Israel, Gaza, and the pressure on sport to define its limits

That debate has intensified further in the context of the Gaza war and Israel’s continued participation in international football.

Some governments, UN officials, and international legal experts have raised grave allegations regarding conduct in the conflict, with proceedings and investigations ongoing in international judicial and political forums.
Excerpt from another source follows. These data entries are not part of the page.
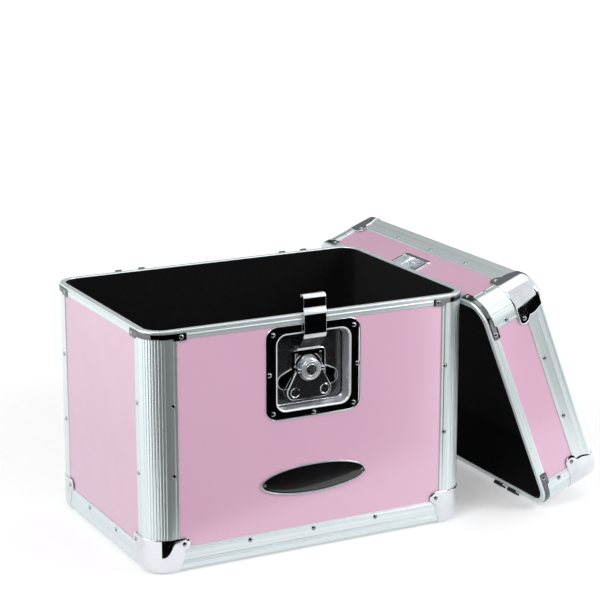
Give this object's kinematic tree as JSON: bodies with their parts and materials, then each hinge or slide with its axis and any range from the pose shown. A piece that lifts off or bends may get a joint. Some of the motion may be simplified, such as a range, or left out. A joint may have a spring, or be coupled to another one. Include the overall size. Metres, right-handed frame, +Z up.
{
  "type": "record carrying case",
  "caption": "Open carrying case with metal edges, a recessed turn latch and an oval plate; its slip-off lid with a folding handle leans on its side.",
  "frame": {"origin": "middle of the floor area that the body and the leaning lid cover together, at floor level", "axes": "+X to the right along the front, where the lid leans; +Y from the front, with the latch, to the back; +Z up"},
  "size_m": [0.5438, 0.3806, 0.28],
  "materials": {
    "laminate": "plywood faced with smooth pink laminate",
    "aluminium": "satin extruded",
    "chrome": "bright plated sheet",
    "lining": "thin dark lining",
    "black_enamel": "gloss",
    "grip": "matt"
  },
  "bodies": {
    "case": {"body_front_panel": "laminate", "body_back_panel": "laminate", "body_left_panel": "laminate", "body_right_panel": "laminate", "body_bottom_panel": "laminate", "body_lining": "lining", "body_rim": "aluminium", "body_post_front_left": "aluminium", "body_post_front_right": "aluminium", "body_post_back_left": "aluminium", "body_post_back_right": "aluminium", "body_edging_front": "aluminium", "body_edging_back": "aluminium", "body_edging_left": "aluminium", "body_edging_right": "aluminium", "body_cap_front_left": "chrome", "body_cap_front_right": "chrome", "body_cap_back_left": "chrome", "body_cap_back_right": "chrome", "body_clamps": "chrome", "body_rivets": "chrome", "body_hinge_left": "chrome", "body_hinge_right": "chrome", "latch_dish": "chrome", "latch_rivets": "chrome", "latch_base_plate": "chrome", "badge_frame": "chrome", "badge_face": "black_enamel"},
    "latch_spindle_body": {"latch_spindle": "chrome", "latch_collar": "chrome", "latch_wing_pin": "chrome"},
    "latch_wing_body": {"latch_wing": "chrome"},
    "latch_hook_body": {"latch_hook": "chrome"},
    "lid": {"lid_front_panel": "laminate", "lid_back_panel": "laminate", "lid_left_panel": "laminate", "lid_right_panel": "laminate", "lid_top_panel": "laminate", "lid_lining": "lining", "lid_rim": "aluminium", "lid_post_front_left": "aluminium", "lid_post_front_right": "aluminium", "lid_post_back_left": "aluminium", "lid_post_back_right": "aluminium", "lid_edging_front": "aluminium", "lid_edging_back": "aluminium", "lid_edging_left": "aluminium", "lid_edging_right": "aluminium", "lid_cap_front_left": "chrome", "lid_cap_front_right": "chrome", "lid_cap_back_left": "chrome", "lid_cap_back_right": "chrome", "lid_clamps": "chrome", "lid_rivets": "chrome", "lid_hinge_left": "chrome", "lid_hinge_right": "chrome", "strike_plate": "chrome", "handle_mounts": "chrome"},
    "handle": {"handle_bail": "chrome", "handle_grip": "grip"}
  },
  "joints": [
    {"name": "latch_twist", "type": "hinge", "parent": "case", "child": "latch_spindle_body", "pos_m": [-0.08157, -0.149, 0.197], "axis": [0, -1, 0], "range_deg": [0, 180]},
    {"name": "wing_fold", "type": "hinge", "parent": "latch_spindle_body", "child": "latch_wing_body", "pos_m": [-0.08157, -0.1556, 0.197], "axis": [-1, 0, 0], "range_deg": [0, 90]},
    {"name": "hook_draw", "type": "slide", "parent": "case", "child": "latch_hook_body", "axis": [0, 0, -1], "range_m": [0, 0.01]},
    {"name": "lid_lift", "type": "slide", "parent": "case", "child": "lid", "axis": [0.8192, 0, 0.5736], "range_m": [0, 0.3]},
    {"name": "handle_swing", "type": "hinge", "parent": "lid", "child": "handle", "pos_m": [0.23116, 0, 0.15598], "axis": [0, -1, 0], "range_deg": [0, 180]}
  ],
  "couplings": [
    {"joint": "wing_fold", "follows": "latch_twist", "ratio": 0.49999},
    {"joint": "hook_draw", "follows": "latch_twist", "m_per_rad": 0.003183}
  ]
}
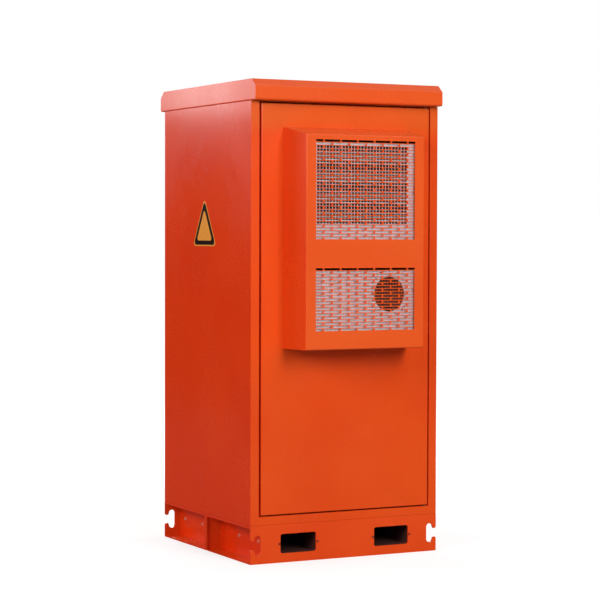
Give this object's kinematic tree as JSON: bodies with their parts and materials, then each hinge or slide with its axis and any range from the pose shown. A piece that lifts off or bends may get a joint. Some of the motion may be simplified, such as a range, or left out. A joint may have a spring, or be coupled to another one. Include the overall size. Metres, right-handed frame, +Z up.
{
  "type": "outdoor fibre distribution cabinet",
  "caption": "Orange outdoor fibre distribution cabinet with a door-mounted air conditioner, front and rear doors and a lifting plinth with fork pockets.",
  "frame": {"origin": "centre of the four anchor holes, on the floor under the plinth", "axes": "+X to the right of someone facing the air conditioner, +Y to the rear, +Z up"},
  "size_m": [0.8, 0.996, 1.8],
  "materials": {
    "orange_powder_coat": "orange powder coat, fine texture, semi-gloss",
    "plinth_powder_coat": "orange powder coat, fine texture, semi-gloss",
    "dark_primer": "dark red-brown primer, matt",
    "guard_sheet": "galvanised sheet, pale, matt",
    "galvanised_sheet": "galvanised sheet, soft grey",
    "zinc_plate": "zinc plate, bright",
    "aluminium_fins": "matt, fine fins",
    "black_plastic": "moulded, fine grain",
    "black_enamel": "satin black enamel",
    "foam_rubber": "closed-cell foam, matt",
    "grey_plastic": "moulded, fine grain",
    "blue_plastic": "moulded, satin",
    "white_plastic": "moulded, satin",
    "light_grey_paint": "light grey powder coat",
    "copper": "bare copper bar on red insulators",
    "handle_grey": "dark grey die casting, satin"
  },
  "bodies": {
    "cabinet": {"plinth_front_plate": "plinth_powder_coat", "plinth_rear_plate": "plinth_powder_coat", "plinth_side_left": "plinth_powder_coat", "plinth_side_right": "plinth_powder_coat", "fork_tube_left": "dark_primer", "fork_tube_right": "dark_primer", "fork_tube_screws": "black_enamel", "plinth_bolts": "zinc_plate", "floor_pan": "orange_powder_coat", "gland_plate": "galvanised_sheet", "cable_glands": "grey_plastic", "left_side_panel": "orange_powder_coat", "right_side_panel": "orange_powder_coat", "front_frame": "orange_powder_coat", "rear_frame": "orange_powder_coat", "ceiling_panel": "orange_powder_coat", "roof_cap": "orange_powder_coat", "roof_spacers": "zinc_plate", "left_insulation": "foam_rubber", "right_insulation": "foam_rubber", "rack_beams": "galvanised_sheet", "rack_rail_front_left": "galvanised_sheet", "rack_rail_front_right": "galvanised_sheet", "rack_rail_rear_left": "galvanised_sheet", "rack_rail_rear_right": "galvanised_sheet", "patch_panel_upper": "light_grey_paint", "patch_panel_lower": "light_grey_paint", "adapters_upper": "blue_plastic", "adapters_lower": "blue_plastic", "splice_cassettes": "white_plastic", "equipment_shelf": "galvanised_sheet", "cable_rail": "galvanised_sheet", "earth_bar": "copper"},
    "front_door": {"front_leaf": "orange_powder_coat", "front_stiffeners": "galvanised_sheet", "front_gasket": "foam_rubber", "front_hinge_pins": "orange_powder_coat", "ac_cover": "orange_powder_coat", "guard_plate_upper": "guard_sheet", "guard_plate_lower": "guard_sheet", "ac_chassis": "galvanised_sheet", "ac_partition": "galvanised_sheet", "condenser_coil": "aluminium_fins", "condenser_fan_frame": "black_plastic", "compressor": "black_enamel", "evaporator_coil": "aluminium_fins", "indoor_fan_frame": "black_plastic", "ac_inner_cover": "galvanised_sheet"},
    "rear_door": {"rear_leaf": "orange_powder_coat", "rear_stiffeners": "galvanised_sheet", "rear_gasket": "foam_rubber", "rear_hinge_pins": "orange_powder_coat"},
    "condenser_fan": {"condenser_fan_rotor": "black_plastic"},
    "indoor_fan": {"indoor_fan_rotor": "black_plastic"},
    "upper_latch": {"front_latch_upper": "zinc_plate"},
    "lower_latch": {"front_latch_lower": "zinc_plate"},
    "handle": {"rear_handle": "handle_grey", "lock_pinion": "zinc_plate"},
    "upper_rod": {"lock_rod_upper": "zinc_plate"},
    "lower_rod": {"lock_rod_lower": "zinc_plate"}
  },
  "joints": [
    {"name": "front_door_hinge", "type": "hinge", "parent": "cabinet", "child": "front_door", "pos_m": [0.3495, -0.391, 0.181], "axis": [0, 0, 1], "range_deg": [0, 110]},
    {"name": "rear_door_hinge", "type": "hinge", "parent": "cabinet", "child": "rear_door", "pos_m": [-0.3495, 0.391, 0.181], "axis": [0, 0, 1], "range_deg": [0, 110]},
    {"name": "upper_latch_turn", "type": "hinge", "parent": "front_door", "child": "upper_latch", "pos_m": [-0.305, -0.374, 1.41], "axis": [0, 1, 0], "range_deg": [0, 90]},
    {"name": "lower_latch_turn", "type": "hinge", "parent": "front_door", "child": "lower_latch", "pos_m": [-0.305, -0.374, 0.5], "axis": [0, 1, 0], "range_deg": [0, 90]},
    {"name": "handle_turn", "type": "hinge", "parent": "rear_door", "child": "handle", "pos_m": [0.305, 0.4, 1], "axis": [0, -1, 0], "range_deg": [0, 90]},
    {"name": "upper_rod_slide", "type": "slide", "parent": "rear_door", "child": "upper_rod", "axis": [0, 0, 1], "range_m": [0, 0.0189]},
    {"name": "lower_rod_slide", "type": "slide", "parent": "rear_door", "child": "lower_rod", "axis": [0, 0, -1], "range_m": [0, 0.0189]},
    {"name": "condenser_fan_spin", "type": "hinge", "parent": "front_door", "child": "condenser_fan", "pos_m": [0.106, -0.52, 1.004], "axis": [0, 1, 0], "continuous": true},
    {"name": "indoor_fan_spin", "type": "hinge", "parent": "front_door", "child": "indoor_fan", "pos_m": [0, -0.31, 0.936], "axis": [0, 1, 0], "continuous": true}
  ],
  "couplings": [
    {"joint": "upper_rod_slide", "follows": "handle_turn", "m_per_rad": 0.012},
    {"joint": "lower_rod_slide", "follows": "handle_turn", "m_per_rad": 0.012}
  ]
}
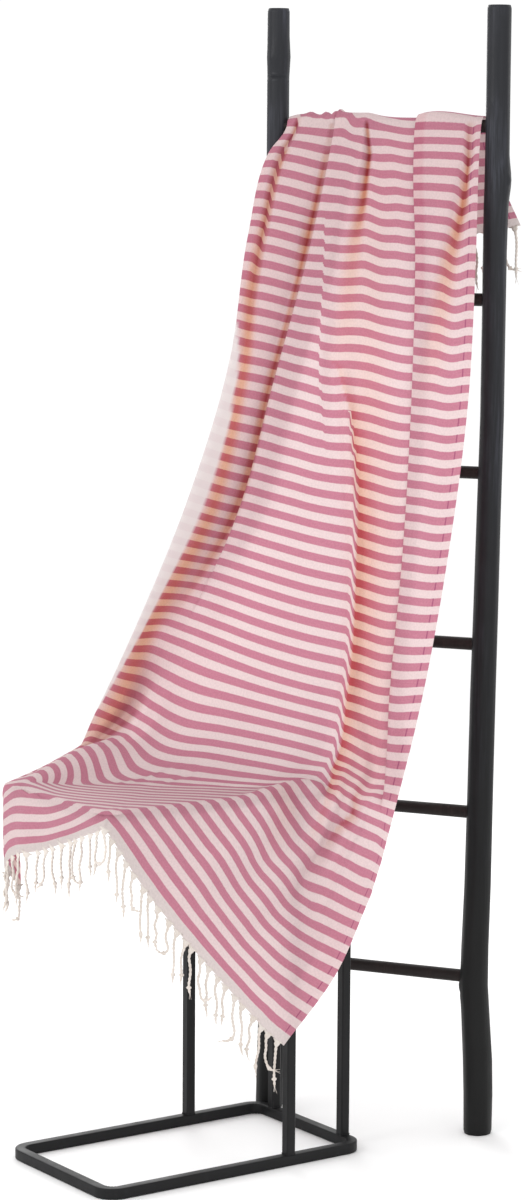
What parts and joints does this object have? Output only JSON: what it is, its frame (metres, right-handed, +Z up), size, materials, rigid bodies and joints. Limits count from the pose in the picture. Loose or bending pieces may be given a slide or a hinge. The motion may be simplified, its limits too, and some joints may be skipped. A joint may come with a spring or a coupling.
{
  "type": "hammam towel hung over a pole ladder and a side table",
  "caption": "Striped fringed hammam towel hanging from the top rung of a pole ladder, its low end spread over a side table with two edges hanging down.",
  "frame": {"origin": "centre of the foot of the ladder's right-hand pole, on the floor", "axes": "+X along the rungs to the right, +Y to the back of the ladder, +Z up"},
  "size_m": [0.749, 0.7177, 2],
  "materials": {
    "cloth": "plain woven cotton in pink and cream stripes",
    "fringe": "twisted cream cotton",
    "pole": "black stained log, matt to satin",
    "rung": "black stained, matt",
    "tube": "black powder coat",
    "panel": "black powder coat"
  },
  "bodies": {
    "root": {"towel": "cloth", "fringe_front": "fringe", "fringe_rear": "fringe", "pole_left": "pole", "pole_right": "pole", "rung_1": "rung", "rung_2": "rung", "rung_3": "rung", "rung_4": "rung", "rung_5": "rung", "rung_6": "rung", "base_loop": "tube", "top_loop": "tube", "top_panel": "panel", "upright_back": "tube", "upright_front": "tube", "upright_end_front": "tube", "upright_end_back": "tube"}
  },
  "joints": []
}
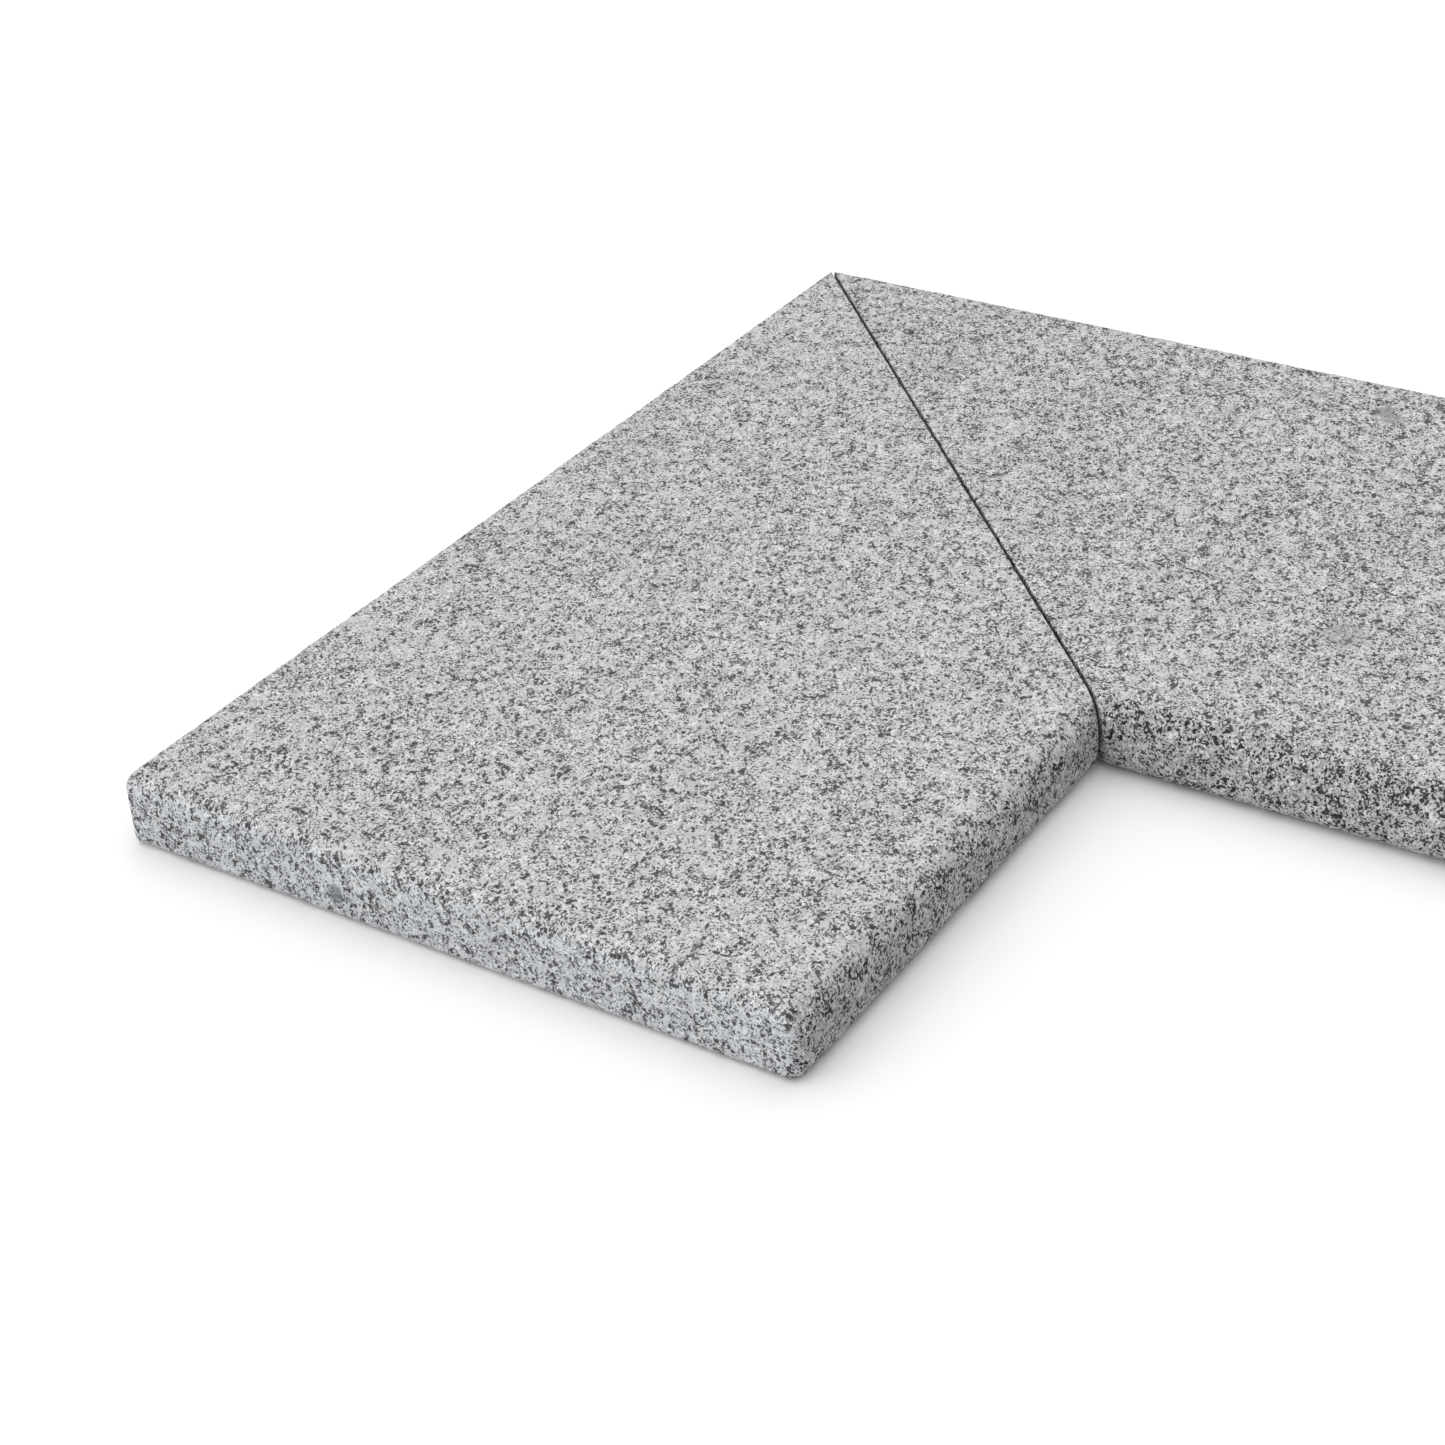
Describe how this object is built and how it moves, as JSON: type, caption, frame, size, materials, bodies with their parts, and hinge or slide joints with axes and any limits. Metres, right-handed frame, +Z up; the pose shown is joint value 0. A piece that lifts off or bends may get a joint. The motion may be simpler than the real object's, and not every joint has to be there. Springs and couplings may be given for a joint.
{
  "type": "granite coping corner",
  "caption": "Pair of thick granite coping stones with rounded pool edges, laid dry as a mitred right-angled corner.",
  "frame": {"origin": "middle of the pair's square footprint, on the bedding plane under the stones", "axes": "+Z up, out of the walking face; +X along the right stone, away from the mitre; the left stone runs along -Y, so the outer corner is at -X +Y and the pool lies on the +X -Y side"},
  "size_m": [0.6008, 0.6008, 0.035],
  "materials": {
    "granite": "fine flamed and brushed silver-grey granite, matte, with black biotite flecks"
  },
  "bodies": {
    "left_stone": {"left_coping_stone": "granite"},
    "right_stone": {"right_coping_stone": "granite"}
  },
  "joints": [
    {"name": "mitre_gap", "type": "slide", "parent": "left_stone", "child": "right_stone", "axis": [1, 0, 0], "range_m": [0, 0.0125]}
  ]
}
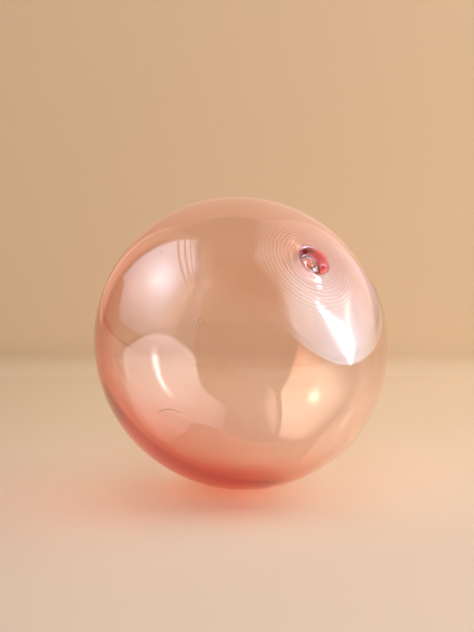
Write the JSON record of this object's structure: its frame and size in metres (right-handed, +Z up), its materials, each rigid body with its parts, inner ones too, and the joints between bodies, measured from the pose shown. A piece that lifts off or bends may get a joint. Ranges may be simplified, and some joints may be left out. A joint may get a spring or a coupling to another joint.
{
  "type": "glass sphere",
  "caption": "Sealed hand-blown glass ball in clear pink lustre glass, with a small twisted seal well on its upper side and a small ground flat under it.",
  "frame": {"origin": "middle of the underside, on the small ground flat that the ball rests on", "axes": "+Z up from the flat, -Y towards the front; the seal faces the front, right and up, 42.5 degrees round from -Y to +X and 43.9 degrees above the horizontal"},
  "size_m": [0.099, 0.0988, 0.0972],
  "materials": {
    "pink_glass": "clear pink glass with a thin iridescent lustre, fire-polished, redder low on the left where the wall is thick"
  },
  "bodies": {
    "root": {"glass_sphere": "pink_glass"}
  },
  "joints": []
}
Israel has committed genocide, ethnic cleansing and many war crimes, yet it is allowed to continue to participate in official sports events and in FIFA tournaments, which is contrary to what happened with Russia.

The comparison to Russia has become increasingly common among critics of international sporting governance, who argue that FIFA is being pulled into an uncomfortable reality: sport is no longer insulated from the moral and legal disputes shaping global politics.

FIFA, for its part, has avoided taking disciplinary action against Israel, reinforcing its position that eligibility decisions are tied to federation status and international sporting governance structures rather than unilateral political determinations.

A World Cup built on sovereignty, not neutrality

As the 2026 World Cup approaches, the contradiction at the heart of the tournament is becoming harder to ignore.

FIFA markets a global competition built on inclusion and universality. But every participant players, referees, staff, and fans must still pass through national systems that define who is allowed to enter, who is delayed, and who is excluded entirely, however all participating countries and their fans should be included.

The result is a tournament that is global in branding, but sovereign in execution.

The central question FIFA cannot escape

The growing debate is no longer only about individual incidents or disciplinary cases. It is about structure.

Can a global sporting institution claim neutrality when it depends on states that do not share that neutrality? And can consistent rules exist in a system where enforcement is shaped by geopolitics as much as sport governance?